Appellant relies upon certain well settled principles of the law. That is, that there is a certain integrity about a written instrument and especially a deed, and that to overcome its *385terms and import testimony must be clear, cogent and convincing. He cites, Dempsey v. Dempsey, 61 Wash. 632, 112 Pac. 755; Debney v. Smith, 38 Wash. 40, 80 Pac. 199; Reynolds v. Reynolds, 42 Wash. 107, 84 Pac. 579; Johnson v. National Bank of Commerce, 65 Wash. 261, 118 Pac. 21; Washington Safe Deposit & Trust Co. v. Lietzow, 59 Wash. 281, 109 Pac. 1021; Swarm v. Boggs, 12 Wash. 246, 40 Pae. 941; Dignan v. Moore, 8 Wash. 312, 36 Pac. 146; Boyer v. Paine, 60 Wash. 56, 110 Pac. 682; Reed v. Parker, 33 Wash. 107, 74 Pac. 61; Conner v. Clapp, 37 Wash. 299, 79 Pac. 929.

He also relies upon the rule that the mere option to purchase will not in itself make a deed a mortgage. Johnson v. National Bank of Commerce, 65 Wash. 261, 118 Pac. 21. These cases do not deny the right of the plaintiffs to recover in this action. A court of equity looks to the intent of a contract rather than to its form, and although the spoken words of the witness may be at variance with the actual conduct of the parties, they will not be accepted or permitted to overcome the true intent as it is gathered from the whole transaction. Johnson v. National Bank of Commerce, supra. Although appellant was careful to refrain from the use of the words “loan” and “mortgage,” and to impress upon the plaintiffs that he was buying the property, it is our duty to go beyond his spoken words and review and consider every material circumstance. The fact that the property was worth at least $4,000, and the amount paid by the defendant, or substantially all of it, was paid upon the mortgage thus reducing that encumbrance for the benefit of the defendant if a sale was indeed contemplated, when coupled with the option agreement or defeasance, are circumstances which in our judgment make it the imperative duty of a court of equity to declare the deed executed by respondents to be a mortgage.

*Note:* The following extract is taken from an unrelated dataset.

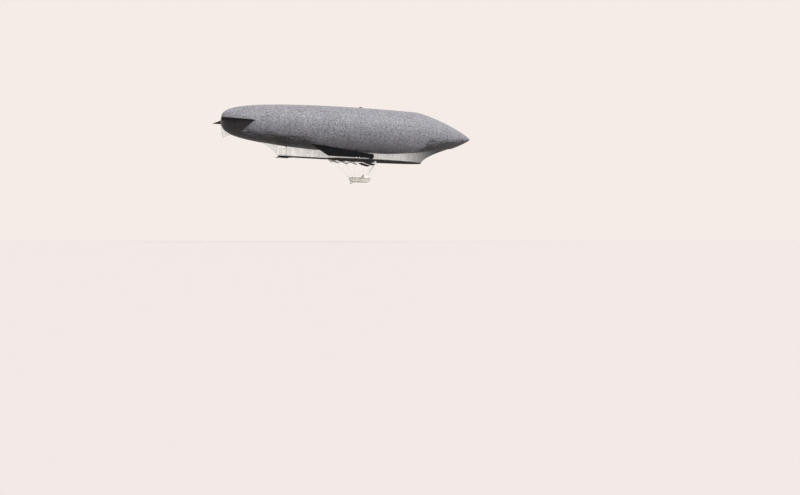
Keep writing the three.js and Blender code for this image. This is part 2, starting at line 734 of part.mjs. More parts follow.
piece('envelope', envelope(), MATERIALS.envelope);
piece('gas_valve', gasValve(), MATERIALS.brass);
piece('tail_fin_lower', tailFinLower(), MATERIALS.cloth);
piece('keel_rear', keelPlane(KEEL.rear, SCREEN.front), MATERIALS.cloth);
piece('keel_middle', keelPlane(SCREEN.front + SCREEN.thickness + 2 * GAP, KEEL.panel), MATERIALS.cloth);
piece('keel_front', keelFront(), MATERIALS.cloth);
piece('keel_tail', keelTail(), MATERIALS.cloth);
piece('screen_front', screenFront(), MATERIALS.canvas);
piece('platform_frame', platformFrame(), MATERIALS.tube);
piece('platform_deck', platformDeck(), MATERIALS.canvas);
piece('tail_beam', tailBeam(), MATERIALS.tube);
piece('beam_fin', beamFin(), MATERIALS.canvas);
piece('rudder', rudder(), MATERIALS.cloth);
piece('rudder_bracket', rudderBracket(), MATERIALS.tube);
piece('elevator', elevator(), MATERIALS.canvas);
piece('car_bottom', carBottom(), MATERIALS.car);
piece('car_gunwale', carGunwale(), MATERIALS.tube);
piece('car_floor', carFloor(), MATERIALS.wood);
piece('engine', engine(), MATERIALS.iron);
piece('gearbox', gearbox(), MATERIALS.iron);
piece('radiator', radiator(), MATERIALS.brass);
piece('fuel_tank', fuelTank(), MATERIALS.brass);
piece('blower', blower(), MATERIALS.iron);
piece('air_duct', airDuct(0), MATERIALS.cloth);
piece('steering_wheel', steeringWheel(), MATERIALS.wood);
piece('control_lever', controlLever(), MATERIALS.steel);
piece('exhaust', exhaust(), MATERIALS.iron);

for (const [name, side] of Object.entries(SIDES)) {
  piece(`tail_fin_${name}`, tailFin(side), MATERIALS.canvas);
  piece(`screen_${name}`, screenSide(side), MATERIALS.canvas);
  piece(`car_side_${name}`, carSide(side), MATERIALS.car);
  piece(`beam_plane_${name}`, beamPlane(side), MATERIALS.canvas);
  piece(`elevator_hanger_${name}`, elevatorHanger(side), MATERIALS.tube);
  piece(`outrigger_${name}`, outrigger(side), MATERIALS.tube);
  piece(`propeller_${name}`, propeller(side), MATERIALS.steel);
  STAYS.forEach((ends, i) => piece(`stay_${name}_${i + 1}`, stay(ends, side), MATERIALS.steel));
}

const airship = new THREE.Group();
airship.add(...named);

export default airship;
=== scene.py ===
# The looks of a half-size semi-rigid airship: cloth hull, fins, keel, platform, tail beam and car.
# Sizes are in metres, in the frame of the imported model: +X is the nose, +Y is port, +Z is up.

import math

import bmesh
import bpy
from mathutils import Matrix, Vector


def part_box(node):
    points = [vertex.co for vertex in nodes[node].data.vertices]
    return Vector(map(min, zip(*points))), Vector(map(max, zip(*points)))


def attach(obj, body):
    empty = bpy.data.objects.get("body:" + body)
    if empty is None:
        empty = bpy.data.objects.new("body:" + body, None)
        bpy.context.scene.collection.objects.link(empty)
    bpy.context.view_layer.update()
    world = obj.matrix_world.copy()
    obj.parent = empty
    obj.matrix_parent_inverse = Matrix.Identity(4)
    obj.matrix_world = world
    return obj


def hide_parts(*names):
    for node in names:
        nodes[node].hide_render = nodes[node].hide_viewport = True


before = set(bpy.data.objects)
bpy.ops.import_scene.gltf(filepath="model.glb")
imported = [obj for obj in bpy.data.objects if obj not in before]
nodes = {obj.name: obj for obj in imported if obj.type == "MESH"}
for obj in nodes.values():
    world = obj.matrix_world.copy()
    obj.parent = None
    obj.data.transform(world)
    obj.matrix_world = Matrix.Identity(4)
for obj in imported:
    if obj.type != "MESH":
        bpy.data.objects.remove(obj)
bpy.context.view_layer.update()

SIDES = {"port": 1, "starboard": -1}
X_AXIS, Y_AXIS, Z_AXIS = Vector((1, 0, 0)), Vector((0, 1, 0)), Vector((0, 0, 1))

# Camera, floor and light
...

Otherwise we would be put to the stress of holding that respondents had sold a piece of property worth $2,000 for a *386cash payment of $7.50 and three months rent. We think the case falls squarely within the rule declared in Mears v. Strobach, 12 Wash. 61, 40 Pac. 621:

“It is true that there was testimony to the effect that the plaintiffs [appellants] refused to make a loan and would only consent to advance the money upon an absolute conveyance to them of the property. But this testimony, interpreted in the light of the instruments actually executed, and of the other facts sufficiently proven by the evidence, fails to satisfy us that the transaction was not, after all, substantially one of lending and borrowing. In our opinion there was no intention on the part of either of the parties to do more than on the one part to secure the loan of the money and on the other to loan it and get proper security for its repayment with interest. This being so, the bare fact that they refused to loan the money and take a mortgage only tends to show that they thought they could evade the law, requiring the mortgage to bé foreclosed before they could get possession of the property, by taking a deed, as they did, and giving a lease and option to purchase to the grantors named in the deed.”

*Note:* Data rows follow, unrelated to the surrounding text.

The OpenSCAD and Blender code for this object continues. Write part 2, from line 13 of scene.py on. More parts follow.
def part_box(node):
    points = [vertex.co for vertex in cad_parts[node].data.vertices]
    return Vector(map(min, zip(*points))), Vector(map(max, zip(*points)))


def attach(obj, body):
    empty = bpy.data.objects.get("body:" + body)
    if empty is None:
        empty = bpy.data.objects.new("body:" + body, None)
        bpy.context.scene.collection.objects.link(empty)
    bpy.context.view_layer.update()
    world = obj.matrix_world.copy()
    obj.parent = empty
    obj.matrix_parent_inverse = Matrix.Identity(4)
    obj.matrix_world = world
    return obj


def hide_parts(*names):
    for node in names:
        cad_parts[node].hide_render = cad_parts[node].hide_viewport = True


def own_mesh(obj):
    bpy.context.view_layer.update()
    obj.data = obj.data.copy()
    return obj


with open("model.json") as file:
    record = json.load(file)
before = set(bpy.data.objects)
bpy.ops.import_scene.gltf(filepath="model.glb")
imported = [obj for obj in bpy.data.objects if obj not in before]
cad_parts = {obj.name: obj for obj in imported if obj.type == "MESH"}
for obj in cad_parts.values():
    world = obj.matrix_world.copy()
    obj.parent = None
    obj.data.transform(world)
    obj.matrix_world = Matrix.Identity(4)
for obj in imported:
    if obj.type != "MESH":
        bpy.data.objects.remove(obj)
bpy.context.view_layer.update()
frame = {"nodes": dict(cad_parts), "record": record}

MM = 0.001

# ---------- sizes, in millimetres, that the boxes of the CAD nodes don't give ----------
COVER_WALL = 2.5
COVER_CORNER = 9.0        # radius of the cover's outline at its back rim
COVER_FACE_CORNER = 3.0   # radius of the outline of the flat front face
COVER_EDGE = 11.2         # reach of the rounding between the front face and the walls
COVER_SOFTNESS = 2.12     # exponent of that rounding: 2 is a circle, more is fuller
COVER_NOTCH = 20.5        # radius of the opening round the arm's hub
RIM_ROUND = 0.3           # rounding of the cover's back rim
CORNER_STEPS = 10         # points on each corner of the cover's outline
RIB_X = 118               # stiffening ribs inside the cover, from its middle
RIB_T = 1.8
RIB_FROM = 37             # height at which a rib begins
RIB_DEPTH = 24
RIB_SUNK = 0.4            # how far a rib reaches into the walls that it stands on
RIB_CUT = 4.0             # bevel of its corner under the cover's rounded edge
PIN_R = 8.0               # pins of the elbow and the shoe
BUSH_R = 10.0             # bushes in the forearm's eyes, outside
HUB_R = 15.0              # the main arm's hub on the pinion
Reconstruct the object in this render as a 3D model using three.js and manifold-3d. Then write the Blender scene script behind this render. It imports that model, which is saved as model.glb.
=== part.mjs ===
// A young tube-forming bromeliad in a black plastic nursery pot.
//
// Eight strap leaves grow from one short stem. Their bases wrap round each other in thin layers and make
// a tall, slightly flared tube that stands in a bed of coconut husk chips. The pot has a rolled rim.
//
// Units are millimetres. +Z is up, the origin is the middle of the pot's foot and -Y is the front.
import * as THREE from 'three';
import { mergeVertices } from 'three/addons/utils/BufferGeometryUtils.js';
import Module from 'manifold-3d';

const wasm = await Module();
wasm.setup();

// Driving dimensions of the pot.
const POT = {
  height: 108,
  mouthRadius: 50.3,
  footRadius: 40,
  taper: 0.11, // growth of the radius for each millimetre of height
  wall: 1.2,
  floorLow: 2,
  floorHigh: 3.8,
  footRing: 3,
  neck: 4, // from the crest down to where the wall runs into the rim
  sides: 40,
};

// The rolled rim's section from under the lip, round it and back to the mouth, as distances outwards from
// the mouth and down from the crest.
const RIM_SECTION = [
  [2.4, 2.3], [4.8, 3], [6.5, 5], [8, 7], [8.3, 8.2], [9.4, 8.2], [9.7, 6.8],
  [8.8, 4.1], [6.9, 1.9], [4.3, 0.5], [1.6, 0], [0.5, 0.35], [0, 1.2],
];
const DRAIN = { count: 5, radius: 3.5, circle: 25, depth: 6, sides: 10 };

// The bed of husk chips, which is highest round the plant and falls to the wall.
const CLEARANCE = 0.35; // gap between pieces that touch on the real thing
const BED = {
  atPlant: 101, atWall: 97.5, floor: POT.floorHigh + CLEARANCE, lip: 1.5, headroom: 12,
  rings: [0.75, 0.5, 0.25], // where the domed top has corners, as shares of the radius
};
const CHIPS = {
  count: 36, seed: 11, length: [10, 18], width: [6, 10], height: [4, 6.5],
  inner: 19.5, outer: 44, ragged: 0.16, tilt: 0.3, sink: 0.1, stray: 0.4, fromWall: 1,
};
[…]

Appellant has emphasized that part of the opinion in the case of Johnson v. National Bank of Commerce, supra, wherein we said:

“We think the better rule is that where there is a deed absolute in form, either with or without a contemporaneous agreement for a resale of the property, there being nothing upon the face of the collateral papers to show a contrary intent, the presumption of law, independent of evidence, is that the transaction is what it appears to be, and that he who asserts the writing should be given a different construction, must show, by clear and convincing evidence, that a mortgage and not a sale with the right to repurchase was intended.”

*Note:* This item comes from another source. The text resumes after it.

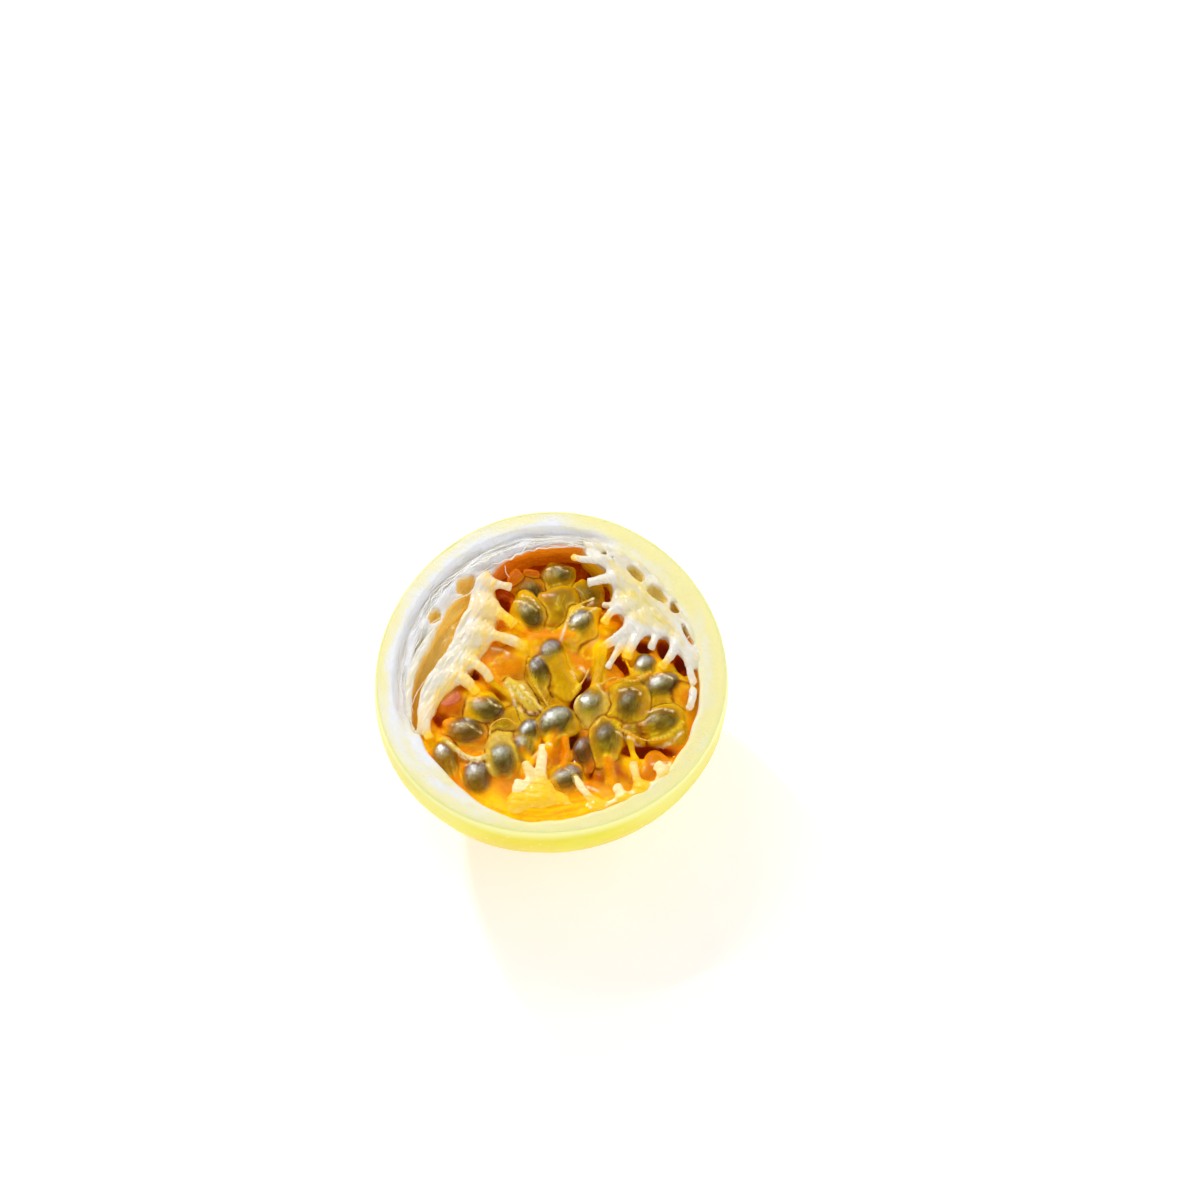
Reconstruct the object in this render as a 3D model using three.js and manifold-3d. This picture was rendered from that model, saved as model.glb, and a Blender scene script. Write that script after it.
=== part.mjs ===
// Half of a yellow passion fruit, cut across and lying on its round end with the cut face up.
//
// Millimetres, +Z up. The origin is on the floor under the middle of the fruit, and the cut face
// lies level at CUT_HEIGHT. Angles run from +X towards +Y. The fruit is a thick peel, three
// placentas that grow from its inner wall and carry finger-like stalks, and the pulp of juice
// sacs that fills what is left of the cavity.

import * as THREE from 'three';
import { mergeVertices } from 'three/addons/utils/BufferGeometryUtils.js';
import Module from 'manifold-3d';

const wasm = await Module();
wasm.setup();

// ---- Driving dimensions -------------------------------------------------------------------------

const WIDEST_RADIUS = 36;        // mean radius at the widest level
const WIDEST_DEPTH = 6.1;        // the widest level lies this far below the cut
const RIM_RADIUS = 35.5;         // mean radius at the cut
const DOME_DEPTH = 35.8;         // from the widest level to where the dome would end in a point
const FLAT_CUT = 0.4;            // the resting spot takes this much off the dome
const CUT_HEIGHT = WIDEST_DEPTH + DOME_DEPTH - FLAT_CUT;

const CAVITY_RADIUS = 29.8;      // mean radius of the cavity at the cut
const CAVITY_DEPTH = 34;         // cut face to the bottom of the cavity
const GAP = 0.3;                 // room kept between pieces that touch

const AROUND = 60;               // facets round the fruit
const OVERSHOOT = 4;             // how far a cutting solid stands past what it cuts
const MERGE_STEP = 1e-4;         // vertices closer than this are one

// Unevenness of the outer skin, as parts of the radius: slightly oval and slightly three-sided.
const SKIN_OVAL = { size: 0.0133, angle: 21 };
const SKIN_THREE_SIDED = { size: 0.0133, angle: 94 };

// Unevenness of the cavity wall, in millimetres.
const CAVITY_SHIFT = { size: 1.4, angle: 305 };
const CAVITY_THREE_SIDED = { size: 0.5, angle: 80 };
const SPONGY_BANK = { size: -4.6, angle: 140, spread: 30, fade: 40 };
const JUICE_LIP = { size: 2.7, angle: 257, spread: 22, fade: 2.2 };

// The strip of torn, sunken pith on the cut face.
const SUNKEN_PITH = { inner: 22, outer: 32.2, from: 62, to: 206, depth: 1.0 };

// Hollows in the pith between the placentas and the peel: middle, half widths, turn and depth.
const BANK_HOLLOWS = [
  { at: [-17.9, 20.3], half: [1.5, 2.1], turn: -35, depth: 7 },
  { at: [-24.4, 12.9], half: [1.2, 1.6], turn: -25, depth: 6 },
  { at: [-26.6, 7.4], half: [0.9, 1.6], turn: -20, depth: 4 },
];
const WEDGE_HOLLOWS = [
  { at: [11.6, 26.2], half: [1.5, 0.8], turn: -22, depth: 4 },
  { at: [17.3, 22.4], half: [2.0, 1.1], turn: -42, depth: 6 },
  { at: [21.7, 18.2], half: [2.2, 1.3], turn: -46, depth: 7 },
  { at: [25.2, 14.3], half: [1.5, 0.9], turn: -62, depth: 6 },
  { at: [28.0, 8.0], half: [1.6, 0.6], turn: -76, depth: 4 },
];

// Placentas. Each is the part of the cavity on the wall side of its edge, down to its depth.
const PLACENTA_DEPTH = 15;
const WEDGE_SINK = 0.5;          // tops lie this far below the cut
const STRIP_SINK = 0.3;
const FLOOR_SINK = 1.1;
const SLIT_DEPTH = 8;            // the long slit behind the left placenta is this deep

const WEDGE_EDGE = [[6.2, 29], [6.6, 26.6], [10.6, 23.6], [12.8, 19.6], [13.3, 15.6], [14.6, 12.2],
  [16.8, 9.7], [20.4, 8.7], [24.2, 7.2], [27.0, 3.6], [31, 0]];
const STRIP_INNER_EDGE = [[-11.0, 25.6], [-11.4, 20.6], [-12.4, 14.2], [-13.8, 9], [-16.0, 3.2],
  [-18.8, -1.6], [-22.0, -6.4], [-25.2, -11.6], [-28.6, -15.6]];
const STRIP_OUTER_EDGE = [[-28.6, -13.2], [-26.4, -9.2], [-24.0, -3.4], [-22.2, 3], [-20.2, 9.6],
  [-17.6, 14.8], [-15.0, 19.2], [-13.9, 22.6], [-13.4, 25.6]];
const FLOOR_EDGE = [[-25, -20], [-18, -23.6], [-9, -26.8], [0, -27.8], [9, -27], [17, -24],
  [23.4, -18.4], [30, -14]];

// Stalks that the seeds hung from: foot, tip, thickness at the foot, and depth of foot and tip.
const FINGER_SIDES = 6;
const WEDGE_FINGERS = [
  { foot: [11.6, 24.6], tip: [4.3, 25.7], width: 1.8, depths: [0.6, 0.9] },
  { foot: [13.6, 20.8], tip: [8.0, 20.2], width: 2.4, depths: [1.0, 0.8] },
  { foot: [14.4, 16.6], tip: [11.9, 11.8], width: 1.8, depths: [0.8, 0.9] },
  { foot: [16.8, 10.4], tip: [10.8, 5.2], width: 1.7, depths: [1.0, 0.9] },
  { foot: [17.4, 9.9], tip: [12.6, 2.2], width: 1.6, depths: [1.4, 1.2] },
  { foot: [19.2, 9.4], tip: [15.8, 3.0], width: 1.7, depths: [1.4, 1.2] },
  { foot: [21.6, 8.9], tip: [20.8, 4.8], width: 1.9, depths: [1.4, 1.8] },
  { foot: [25.4, 6.8], tip: [22.9, 1.9], width: 1.6, depths: [1.2, 1.4] },
];
const STRIP_FINGERS = [
  { foot: [-12.8, 18.9], tip: [-8.4, 19.2], width: 2.3, depths: [1.2, 1.6] },
  { foot: [-13.2, 13.4], tip: [-7.8, 10.3], width: 1.7, depths: [1.0, 1.2] },
  { foot: [-14.0, 9.2], tip: [-6.3, 5.9], width: 1.9, depths: [0.9, 1.0] },
  { foot: [-17.4, 2.6], tip: [-12.4, -1.9], width: 1.7, depths: [0.9, 1.0] },
  { foot: [-20.2, -1.6], tip: [-15.6, -3.8], width: 1.6, depths: [0.9, 1.1] },
];
const FLOOR_FINGERS = [
  { foot: [-7.9, -28.4], tip: [-6.2, -24.2], width: 1.9, depths: [1.9, 0.7] },
  { foot: [-3.2, -28.6], tip: [-3.9, -20.6], width: 1.6, depths: [1.9, 0.7] },
  { foot: [0.2, -28.6], tip: [-0.6, -18.0], width: 1.9, depths: [1.9, 0.7] },
  { foot: [9.8, -28.6], tip: [6.8, -25.3], width: 1.6, depths: [1.9, 0.8] },
  { foot: [19.6, -24.6], tip: [17.4, -20.2], width: 1.5, depths: [1.9, 0.8] },
  { foot: [24.4, -20.2], tip: [21.6, -19.4], width: 1.7, depths: [1.9, 0.7] },
];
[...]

We may adopt this expression as a fair statement of the general rule, but it was not our intention to hold that the intent of the parties must necessarily appear upon the face of the collateral paper. To do so would kill that true spirit of equity with which a court should approach cases of this kind. *387Viewing the case at bar from all its angles and taking it by its four corners, we have no doubt that the transaction was conceived and carried out with purpose to evade the law designed to prevent the taking of usury. The record shows what seems to be a studied effort on the part of the defendant to bring himself within certain expressions of this court as he has gathered them from our written opinions. “That a deed regular in form is presumptive evidence of the highest character, that it voices the intention of the parties,” that “evidence relied on to prove that a deed is in fact a mortgage must be clear, cogent and convincing;” that “the evidence must show that it was intended by both of the parties;” that “a deed will not be held to be a mortgage when it appears that the grantee had declined to make a loan upon the property;” and that “a deed will be held to be absolute where there is nothing upon the face of the collateral papers to show a contrary intent.” All of these expressions will be found in the cases hereinbefore cited. The statements were pertinent at the time they were employed, but an examination of the cases will show that they were applied as governing rules where there was no such lack of consideration as would shock the conscience, or the case was so wanting in equity or the equities were so balanced as to compel us to look to the instruments alone for guidance. It is certain that we never intended to mark a path around the statutes designed to protect the necessitous borrower from the exactions of those who are disposed to take unlawful return for a loan or forbearance of money.

Affirmed.

Gose, Parkeu, and Mount, JJ., concur.